Y llegó el martes

Firmas
José Miguel Giráldez

SUPONGO que las elecciones madrileñas de hoy provocarán cierta extrañeza en el resto de España, mayormente dedicado a sus asuntos. Tras la fiesta, en la capital por fin llegan a las urnas, después de haber montado un pollo de cuidado, pero el resto del país está a lo suyo, aunque mirando de reojo a la pantalla, como quien mira el marcador, minuto y resultado.

Los analistas de la cosa aseguran que hoy se marca el destino de España y tal y cual. Ya saben. Está bien creer que todo se fragua en el centro, pero es un pensamiento antiguo y algo prepotente. Las corrientes que mueven un país tan grande son mucho más poderosas que las que brotan de ese núcleo energético que tiene a La Moncloa bastante cerca. Aún así, dicen que Sánchez se lo ha tomado como algo personal. Sus arúspices parecían creer en el carácter premonitorio de las urnas de Madrid. La lucha final entre Ayuso y Sánchez ha quedado de perlas como cartel, pero está por ver.

Por eso, mientras España va a lo suyo, envuelta en la pandemia cuyas cifras deberían remitir, mientras vuelve el sol por un momento, en Madrid se van de urnas a media semana, que mola. No es la primera vez, ya saben, que esto ocurre. La fiesta de la democracia, como se le suele llamar, fue dejándose para el domingo, porque tiene su cosa eso de ir a votar a la hora del aperitivo, y también a otras. Un martes queda un poco raro, pero habrá sido estrategia.

Las televisiones estarán cargando los programas de la noche, compitiendo con la Liga de Campeones, ya te digo. Menos mal que el Madrid juega el miércoles, si no me he informado mal. Serían dos movidas conjuntas demasiado fuertes, una batalla por la audiencia entre los analistas y Roncero. La mayoría cree que las elecciones son más pronosticables que el final de la liga de fútbol.

No creo que España se la juegue en Madrid (con el tiempo, puede que sea justo al contrario), pero admito que algunos líderes, por no decir todos, se lo han tomado como un plebiscito personal, como una demostración de fuerza, o, al menos, como una forma de resucitar. Eso hizo que la campaña fuera tan personalista como probablemente inútil. Ha servido, sin embargo, al espectáculo. Y puede que eso sea mucho en los tiempos que corren.

De ahí la intensidad del morbo que hoy se eleva sobre la ciudad y sobre todos los platós de informativos.

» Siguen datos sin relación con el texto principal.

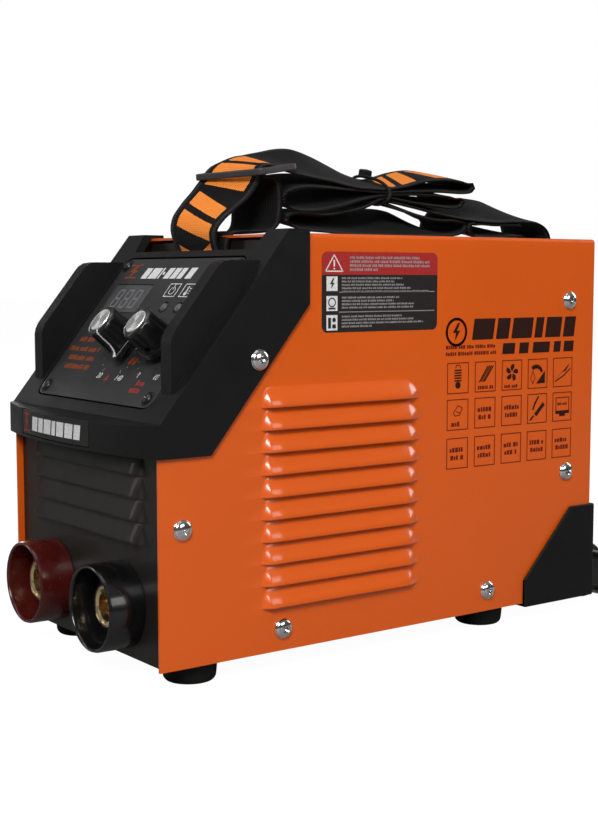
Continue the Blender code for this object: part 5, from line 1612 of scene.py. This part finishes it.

Hay un morbo sembrado por esta campaña a garrotazos verbales, esta campaña goyesca, y las televisiones, por supuesto, lo saben. Es posible que los madrileños contemplen el discurrir de la noche con la misma implicación con la que Roncero ve al Madrid. Después de haber vivido la campaña del ruido y la furia tal vez agradezcan un poco de silencio.

Pero el resto de España mirará hacia la pantalla con curiosidad. Esa curiosidad que se deriva de cómo han cambiado los tiempos, de cómo todo es ahora vertiginoso, maniqueo y a ratos terrible. ¿Tenemos que ver con todo eso? ¿Intervenimos en ello o somos sólo espectadores? Puede que la noche atraiga desde el punto de vista televisivo, como la telerrealidad o una final de fútbol, pero me pregunto si, políticamente, no es motivo de preocupación.

Y luego vendrá el postpartido. El tercer tiempo. Si se fijan, más allá de ganar las elecciones, cada candidato tiene su objetivo personal e individual en la recámara: llegado el caso, podrían asegurar que han ganado, aunque hayan perdido. Tampoco faltan los que creen que se puede perder incluso ganando. Ojalá, eso sí, que hayamos tocado techo (o más bien fondo) en la gran verbena de la demagogia.